# Your objective
Set out every line bearing the string "rigid".

# Information provided
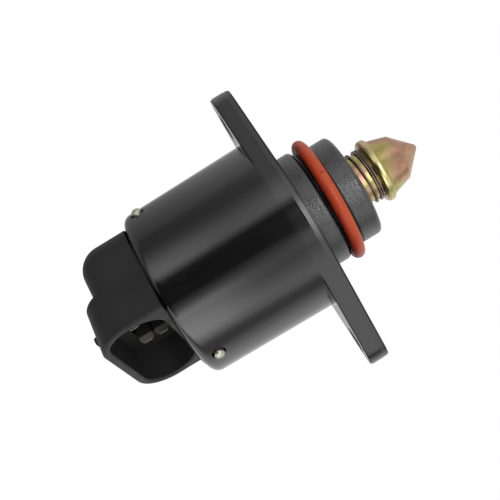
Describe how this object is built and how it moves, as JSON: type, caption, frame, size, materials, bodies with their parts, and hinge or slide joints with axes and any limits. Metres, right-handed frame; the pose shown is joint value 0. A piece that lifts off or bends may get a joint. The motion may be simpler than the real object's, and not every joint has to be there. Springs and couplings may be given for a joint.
{
  "type": "idle air control valve",
  "caption": "Flange-mounted linear stepper valve: a black can with a plug socket, an O-ring sealed snout and a sprung conical pintle that slides in and out.",
  "frame": {"origin": "centre of the flange's front face, on the valve's axis", "axes": "+Z along the axis towards the pintle's tip, +X towards the longer ear of the flange"},
  "size_m": [0.0589, 0.0354, 0.0711],
  "materials": {
    "black_casting": "satin black coating on a light alloy casting",
    "black_plastic": "matt glass-filled plastic",
    "tinned_brass": "tin plated",
    "plated_steel": "zinc plated",
    "black_rubber": "satin",
    "orange_rubber": "satin silicone",
    "yellow_plated_steel": "yellow zinc chromate with pink and olive tints",
    "bright_steel": "ground",
    "spring_steel": "drawn wire",
    "natural_plastic": "moulded",
    "brown_plastic": "moulded",
    "grey_plastic": "moulded",
    "magnet_ferrite": "ground ferrite",
    "bush_bronze": "sintered",
    "plated_sheet": "zinc plated sheet",
    "copper_wire": "enamelled copper"
  },
  "bodies": {
    "housing": {"housing": "black_casting", "end_cap": "black_plastic", "terminal_1": "tinned_brass", "terminal_2": "tinned_brass", "terminal_3": "tinned_brass", "terminal_4": "tinned_brass", "retaining_pins": "plated_steel", "cap_seal": "black_rubber", "snout_o_ring": "orange_rubber", "pintle_spring": "spring_steel", "screw_guide": "natural_plastic", "bearing_outer_ring": "bright_steel", "rear_bush": "bush_bronze", "wave_washer": "bright_steel", "stator_shell_front": "plated_sheet", "pole_plate_front": "plated_sheet", "pole_plate_rear": "plated_sheet", "stator_shell_rear": "plated_sheet", "bobbin_front": "natural_plastic", "bobbin_rear": "natural_plastic", "coil_front": "copper_wire", "coil_rear": "copper_wire"},
    "rotor": {"rotor_hub": "grey_plastic", "rotor_magnet": "magnet_ferrite", "bearing_inner_ring": "bright_steel"},
    "ball_set": {"bearing_cage": "brown_plastic", "bearing_balls": "bright_steel"},
    "pintle": {"pintle": "yellow_plated_steel", "lead_screw": "bright_steel"}
  },
  "joints": [
    {"name": "rotor_spin", "type": "hinge", "parent": "housing", "child": "rotor", "pos_m": [0, 0, 0], "axis": [0, 0, 1], "range_deg": [-1800, 1260]},
    {"name": "ball_set_spin", "type": "hinge", "parent": "housing", "child": "ball_set", "pos_m": [0, 0, 0], "axis": [0, 0, 1], "range_deg": [-720, 504]},
    {"name": "pintle_slide", "type": "slide", "parent": "housing", "child": "pintle", "axis": [0, 0, 1], "range_m": [-0.0035, 0.005], "deforming": ["pintle_spring"]}
  ],
  "couplings": [
    {"joint": "pintle_slide", "follows": "rotor_spin", "m_per_rad": -0.00015915},
    {"joint": "ball_set_spin", "follows": "rotor_spin", "ratio": 0.4}
  ]
}
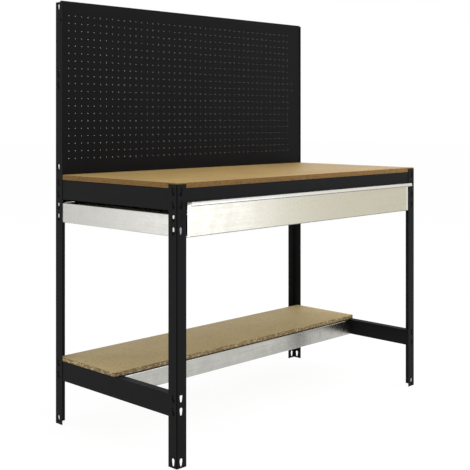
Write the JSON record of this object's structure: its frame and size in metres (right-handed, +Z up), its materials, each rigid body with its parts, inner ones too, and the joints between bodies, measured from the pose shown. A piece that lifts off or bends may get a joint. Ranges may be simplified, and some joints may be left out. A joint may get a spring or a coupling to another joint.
{
  "type": "workbench with perforated back panel and drawer",
  "caption": "Bolt-free steel workbench with angle posts, board worktop, full-width sliding drawer, half-depth lower shelf and a perforated tool panel at the back.",
  "frame": {"origin": "on the floor, below the centre of the overall bounding box (drawer lip and rivet heads included)", "axes": "+X to the right along the bench seen from the front, +Y to the back, the front faces -Y, +Z up"},
  "size_m": [1.2146, 0.6218, 1.399],
  "materials": {
    "black_powder_coat": "satin black powder coat with a fine texture on folded steel sheet",
    "black_rivet": "black coated steel rivets and screws",
    "galvanised_sheet": "galvanised steel sheet, faint spangle and rolling lines",
    "fibreboard": "smooth fibreboard top with darker cut edges",
    "chipboard": "raw chipboard with coarse speckled edges"
  },
  "bodies": {
    "frame": {"front_post_left": "black_powder_coat", "front_post_right": "black_powder_coat", "rear_post_left": "black_powder_coat", "rear_post_right": "black_powder_coat", "top_side_beam_left": "black_powder_coat", "top_side_beam_right": "black_powder_coat", "top_front_beam": "black_powder_coat", "top_rear_beam": "black_powder_coat", "shelf_side_beam_left": "black_powder_coat", "shelf_side_beam_right": "black_powder_coat", "panel_bracket_left": "black_powder_coat", "panel_bracket_right": "black_powder_coat", "perforated_panel": "black_powder_coat", "top_side_beam_left_rivet_1": "black_rivet", "top_side_beam_left_rivet_2": "black_rivet", "top_side_beam_left_rivet_3": "black_rivet", "top_side_beam_left_rivet_4": "black_rivet", "top_side_beam_right_rivet_1": "black_rivet", "top_side_beam_right_rivet_2": "black_rivet", "top_side_beam_right_rivet_3": "black_rivet", "top_side_beam_right_rivet_4": "black_rivet", "top_front_beam_rivet_1": "black_rivet", "top_front_beam_rivet_2": "black_rivet", "top_front_beam_rivet_3": "black_rivet", "top_front_beam_rivet_4": "black_rivet", "top_rear_beam_rivet_1": "black_rivet", "top_rear_beam_rivet_2": "black_rivet", "top_rear_beam_rivet_3": "black_rivet", "top_rear_beam_rivet_4": "black_rivet", "shelf_side_beam_left_rivet_1": "black_rivet", "shelf_side_beam_left_rivet_2": "black_rivet", "shelf_side_beam_left_rivet_3": "black_rivet", "shelf_side_beam_left_rivet_4": "black_rivet", "shelf_side_beam_right_rivet_1": "black_rivet", "shelf_side_beam_right_rivet_2": "black_rivet", "shelf_side_beam_right_rivet_3": "black_rivet", "shelf_side_beam_right_rivet_4": "black_rivet", "panel_bracket_left_rivet_1": "black_rivet", "panel_bracket_left_rivet_2": "black_rivet", "panel_bracket_right_rivet_1": "black_rivet", "panel_bracket_right_rivet_2": "black_rivet", "panel_screw_left": "black_rivet", "panel_screw_right": "black_rivet", "shelf_tie_front": "galvanised_sheet", "shelf_tie_rear": "galvanised_sheet", "drawer_guide_left": "galvanised_sheet", "drawer_guide_right": "galvanised_sheet", "drawer_guide_left_rivet_1": "black_rivet", "drawer_guide_left_rivet_2": "black_rivet", "drawer_guide_left_rivet_3": "black_rivet", "drawer_guide_left_rivet_4": "black_rivet", "drawer_guide_right_rivet_1": "black_rivet", "drawer_guide_right_rivet_2": "black_rivet", "drawer_guide_right_rivet_3": "black_rivet", "drawer_guide_right_rivet_4": "black_rivet", "worktop_board": "fibreboard", "shelf_board": "chipboard"},
    "drawer": {"drawer_front": "galvanised_sheet", "drawer_tray": "galvanised_sheet", "drawer_back": "galvanised_sheet"}
  },
  "joints": [
    {"name": "drawer_slide", "type": "slide", "parent": "frame", "child": "drawer", "axis": [0, -1, 0], "range_m": [0, 0.38]}
  ]
}
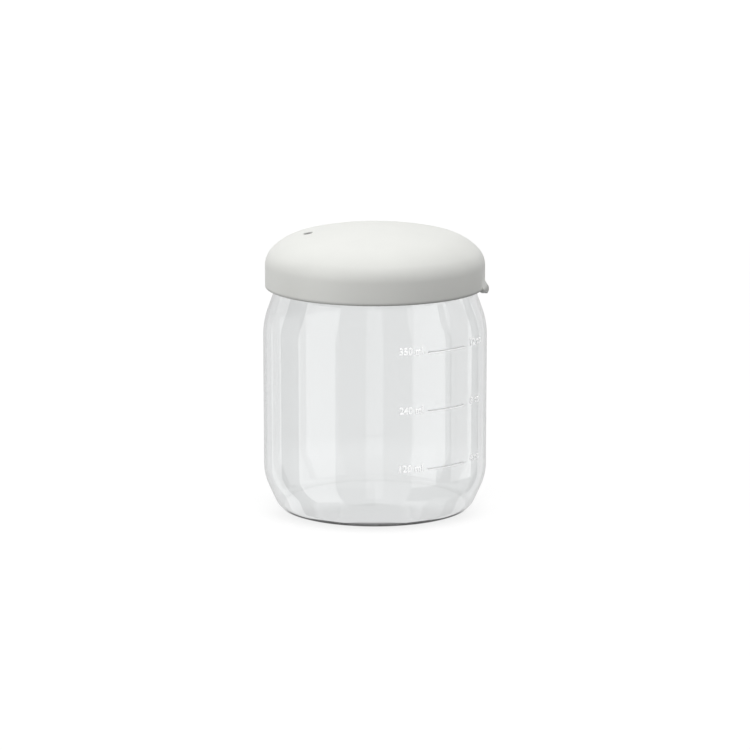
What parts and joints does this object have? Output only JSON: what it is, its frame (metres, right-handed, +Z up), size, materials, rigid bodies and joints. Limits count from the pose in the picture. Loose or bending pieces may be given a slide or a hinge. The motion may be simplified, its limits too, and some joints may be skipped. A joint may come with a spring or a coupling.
{
  "type": "glass storage jar",
  "caption": "Round clear glass storage jar with sloped shoulders and raised volume marks, and a push-on domed matte lid with pull tab, vent and silicone seal.",
  "frame": {"origin": "centre of the flat bearing ring under the glass, on the surface that the jar stands on", "axes": "+Z up along the jar's turned axis; +X towards the lid's pull tab (4 degrees off it); -Y towards the picture's camera"},
  "size_m": [0.0897, 0.089, 0.113],
  "materials": {
    "clear_glass": "clear pressed soda-lime glass, smooth and glossy",
    "matte_white_plastic": "warm white polypropylene with a fine matte surface",
    "seal_silicone": "translucent milky silicone rubber, satin",
    "grey_silicone": "grey silicone rubber, matte"
  },
  "bodies": {
    "jar": {"glass_jar": "clear_glass"},
    "lid": {"lid_cover": "matte_white_plastic", "seal_ring": "seal_silicone", "vent_valve": "grey_silicone"}
  },
  "joints": [
    {"name": "lid_lift", "type": "slide", "parent": "jar", "child": "lid", "axis": [0, 0, 1], "range_m": [0, 0.04]}
  ]
}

# Answer to the task
Write the JSON record of this object's structure: its frame and size in metres (right-handed, +Z up), its materials, each rigid body with its parts, inner ones too, and the joints between bodies, measured from the pose shown. A piece that lifts off or bends may get a joint. Ranges may be simplified, and some joints may be left out. A joint may get a spring or a coupling to another joint.
What parts and joints does this object have? Output only JSON: what it is, its frame (metres, right-handed, +Z up), size, materials, rigid bodies and joints. Limits count from the pose in the picture. Loose or bending pieces may be given a slide or a hinge. The motion may be simplified, its limits too, and some joints may be skipped. A joint may come with a spring or a coupling.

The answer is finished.